■ **TASK**: Quote exactly and only this range of lines in the data below: the line that holds "Write part 3" to the line that holds "metallic=metallic, roughness=rough, normal=normal)", both included.

====

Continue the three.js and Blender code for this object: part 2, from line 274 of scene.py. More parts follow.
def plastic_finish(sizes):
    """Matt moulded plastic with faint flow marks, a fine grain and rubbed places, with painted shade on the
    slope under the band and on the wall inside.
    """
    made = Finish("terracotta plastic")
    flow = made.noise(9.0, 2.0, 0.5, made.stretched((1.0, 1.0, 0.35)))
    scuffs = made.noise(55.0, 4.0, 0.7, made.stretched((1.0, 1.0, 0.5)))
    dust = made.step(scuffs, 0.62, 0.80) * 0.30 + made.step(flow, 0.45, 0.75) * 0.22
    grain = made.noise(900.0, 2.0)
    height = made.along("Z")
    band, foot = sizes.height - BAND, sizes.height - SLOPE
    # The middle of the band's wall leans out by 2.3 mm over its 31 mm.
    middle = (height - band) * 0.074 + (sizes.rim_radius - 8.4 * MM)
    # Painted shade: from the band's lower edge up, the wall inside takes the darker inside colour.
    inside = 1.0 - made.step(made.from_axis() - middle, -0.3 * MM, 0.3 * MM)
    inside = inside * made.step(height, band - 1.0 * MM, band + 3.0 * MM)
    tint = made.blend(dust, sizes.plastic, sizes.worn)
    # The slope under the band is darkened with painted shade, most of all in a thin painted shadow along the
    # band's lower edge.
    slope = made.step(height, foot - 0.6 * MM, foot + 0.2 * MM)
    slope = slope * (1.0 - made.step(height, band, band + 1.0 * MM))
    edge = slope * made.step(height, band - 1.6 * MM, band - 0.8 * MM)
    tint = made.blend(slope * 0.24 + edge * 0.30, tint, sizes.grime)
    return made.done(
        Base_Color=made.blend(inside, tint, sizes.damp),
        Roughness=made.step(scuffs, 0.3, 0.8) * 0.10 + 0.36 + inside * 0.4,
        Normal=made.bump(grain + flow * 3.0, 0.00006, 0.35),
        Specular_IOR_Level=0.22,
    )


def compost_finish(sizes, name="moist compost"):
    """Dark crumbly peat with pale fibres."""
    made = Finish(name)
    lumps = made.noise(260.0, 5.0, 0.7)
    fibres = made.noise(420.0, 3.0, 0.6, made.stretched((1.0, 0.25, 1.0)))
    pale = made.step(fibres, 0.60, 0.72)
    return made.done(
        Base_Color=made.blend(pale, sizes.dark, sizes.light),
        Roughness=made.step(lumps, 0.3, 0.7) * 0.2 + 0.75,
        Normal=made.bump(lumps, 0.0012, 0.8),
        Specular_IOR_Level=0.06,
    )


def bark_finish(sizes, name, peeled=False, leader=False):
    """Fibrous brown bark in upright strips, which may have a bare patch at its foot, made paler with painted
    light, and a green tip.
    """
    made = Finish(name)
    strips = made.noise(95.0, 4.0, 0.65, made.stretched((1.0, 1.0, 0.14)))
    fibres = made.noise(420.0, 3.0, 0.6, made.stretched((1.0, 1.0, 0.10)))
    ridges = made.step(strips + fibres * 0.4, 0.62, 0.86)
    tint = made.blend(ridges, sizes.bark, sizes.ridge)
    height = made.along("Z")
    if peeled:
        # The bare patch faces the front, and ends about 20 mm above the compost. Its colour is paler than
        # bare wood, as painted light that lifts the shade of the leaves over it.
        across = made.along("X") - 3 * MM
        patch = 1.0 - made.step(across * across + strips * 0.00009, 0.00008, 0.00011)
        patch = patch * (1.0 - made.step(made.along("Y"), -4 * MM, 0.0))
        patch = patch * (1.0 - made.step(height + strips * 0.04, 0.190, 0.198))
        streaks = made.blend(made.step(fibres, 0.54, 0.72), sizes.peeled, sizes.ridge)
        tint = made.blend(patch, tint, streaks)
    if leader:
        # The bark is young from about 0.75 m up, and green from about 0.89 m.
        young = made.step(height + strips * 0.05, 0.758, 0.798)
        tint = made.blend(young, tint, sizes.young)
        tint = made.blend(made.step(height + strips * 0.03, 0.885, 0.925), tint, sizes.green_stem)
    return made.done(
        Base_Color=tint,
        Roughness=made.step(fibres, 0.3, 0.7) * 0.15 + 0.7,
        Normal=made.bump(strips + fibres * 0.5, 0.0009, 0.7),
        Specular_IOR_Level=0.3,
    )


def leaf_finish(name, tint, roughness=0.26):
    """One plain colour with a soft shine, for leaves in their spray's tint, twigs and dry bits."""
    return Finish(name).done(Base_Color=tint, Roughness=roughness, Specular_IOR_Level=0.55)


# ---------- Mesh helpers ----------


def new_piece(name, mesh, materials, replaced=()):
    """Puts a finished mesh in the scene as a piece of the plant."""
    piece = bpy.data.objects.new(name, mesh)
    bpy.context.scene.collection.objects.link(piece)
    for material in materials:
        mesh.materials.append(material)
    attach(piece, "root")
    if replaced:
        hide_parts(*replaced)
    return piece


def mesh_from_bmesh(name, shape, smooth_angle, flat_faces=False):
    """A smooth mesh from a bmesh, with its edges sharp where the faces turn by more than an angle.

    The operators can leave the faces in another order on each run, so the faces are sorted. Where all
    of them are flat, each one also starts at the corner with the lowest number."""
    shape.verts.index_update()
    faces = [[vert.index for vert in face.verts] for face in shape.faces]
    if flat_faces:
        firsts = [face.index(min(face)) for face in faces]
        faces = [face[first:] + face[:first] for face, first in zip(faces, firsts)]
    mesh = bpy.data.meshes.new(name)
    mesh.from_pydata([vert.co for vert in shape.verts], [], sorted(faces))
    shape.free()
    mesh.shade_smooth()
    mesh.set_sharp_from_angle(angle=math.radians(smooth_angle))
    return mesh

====

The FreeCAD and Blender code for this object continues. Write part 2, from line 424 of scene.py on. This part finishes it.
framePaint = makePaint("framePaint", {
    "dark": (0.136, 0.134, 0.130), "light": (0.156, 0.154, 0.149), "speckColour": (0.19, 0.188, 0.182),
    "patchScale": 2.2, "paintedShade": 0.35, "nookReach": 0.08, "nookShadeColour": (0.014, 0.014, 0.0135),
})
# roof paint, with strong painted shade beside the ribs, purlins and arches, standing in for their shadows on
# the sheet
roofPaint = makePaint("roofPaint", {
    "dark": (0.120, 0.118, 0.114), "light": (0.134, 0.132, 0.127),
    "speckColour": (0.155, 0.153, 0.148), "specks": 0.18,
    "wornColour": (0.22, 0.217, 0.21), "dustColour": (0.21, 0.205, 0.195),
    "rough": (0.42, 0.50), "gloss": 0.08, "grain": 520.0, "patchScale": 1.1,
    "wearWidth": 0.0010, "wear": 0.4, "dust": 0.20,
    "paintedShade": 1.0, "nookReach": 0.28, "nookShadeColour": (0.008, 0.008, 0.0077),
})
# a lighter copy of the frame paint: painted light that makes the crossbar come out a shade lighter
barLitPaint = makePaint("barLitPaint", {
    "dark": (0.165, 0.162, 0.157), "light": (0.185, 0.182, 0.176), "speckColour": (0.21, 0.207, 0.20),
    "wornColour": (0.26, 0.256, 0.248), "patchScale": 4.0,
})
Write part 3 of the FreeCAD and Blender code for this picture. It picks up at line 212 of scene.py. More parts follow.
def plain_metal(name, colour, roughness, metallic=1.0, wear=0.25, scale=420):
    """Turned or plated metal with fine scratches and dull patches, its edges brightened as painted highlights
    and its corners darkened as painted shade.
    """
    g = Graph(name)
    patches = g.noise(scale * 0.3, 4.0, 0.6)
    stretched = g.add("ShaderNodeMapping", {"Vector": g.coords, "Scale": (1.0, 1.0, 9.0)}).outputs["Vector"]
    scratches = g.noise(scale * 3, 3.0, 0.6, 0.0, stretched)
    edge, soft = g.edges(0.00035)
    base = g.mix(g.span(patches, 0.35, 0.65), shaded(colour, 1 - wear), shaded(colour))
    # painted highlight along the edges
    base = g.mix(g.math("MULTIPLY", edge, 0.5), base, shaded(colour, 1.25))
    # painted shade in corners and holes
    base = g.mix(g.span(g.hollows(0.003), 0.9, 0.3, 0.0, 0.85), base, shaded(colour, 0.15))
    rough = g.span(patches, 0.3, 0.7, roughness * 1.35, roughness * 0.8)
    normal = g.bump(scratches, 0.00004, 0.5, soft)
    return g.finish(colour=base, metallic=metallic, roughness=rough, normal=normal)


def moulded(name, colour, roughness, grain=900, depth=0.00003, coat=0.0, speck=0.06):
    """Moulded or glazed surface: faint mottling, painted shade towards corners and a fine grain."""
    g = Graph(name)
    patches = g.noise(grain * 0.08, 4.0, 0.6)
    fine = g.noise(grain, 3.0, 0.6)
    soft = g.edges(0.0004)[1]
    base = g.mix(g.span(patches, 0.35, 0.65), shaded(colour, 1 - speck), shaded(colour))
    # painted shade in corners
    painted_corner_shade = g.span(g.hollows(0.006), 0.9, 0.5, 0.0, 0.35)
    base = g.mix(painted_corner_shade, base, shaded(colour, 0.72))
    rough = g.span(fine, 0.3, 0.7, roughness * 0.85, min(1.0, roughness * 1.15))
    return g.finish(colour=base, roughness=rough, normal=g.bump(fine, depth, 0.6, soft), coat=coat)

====

■ **TASK OUTPUT**:
Write part 3 of the FreeCAD and Blender code for this picture. It picks up at line 212 of scene.py. More parts follow.
def plain_metal(name, colour, roughness, metallic=1.0, wear=0.25, scale=420):
    """Turned or plated metal with fine scratches and dull patches, its edges brightened as painted highlights
    and its corners darkened as painted shade.
    """
    g = Graph(name)
    patches = g.noise(scale * 0.3, 4.0, 0.6)
    stretched = g.add("ShaderNodeMapping", {"Vector": g.coords, "Scale": (1.0, 1.0, 9.0)}).outputs["Vector"]
    scratches = g.noise(scale * 3, 3.0, 0.6, 0.0, stretched)
    edge, soft = g.edges(0.00035)
    base = g.mix(g.span(patches, 0.35, 0.65), shaded(colour, 1 - wear), shaded(colour))
    # painted highlight along the edges
    base = g.mix(g.math("MULTIPLY", edge, 0.5), base, shaded(colour, 1.25))
    # painted shade in corners and holes
    base = g.mix(g.span(g.hollows(0.003), 0.9, 0.3, 0.0, 0.85), base, shaded(colour, 0.15))
    rough = g.span(patches, 0.3, 0.7, roughness * 1.35, roughness * 0.8)
    normal = g.bump(scratches, 0.00004, 0.5, soft)
    return g.finish(colour=base, metallic=metallic, roughness=rough, normal=normal)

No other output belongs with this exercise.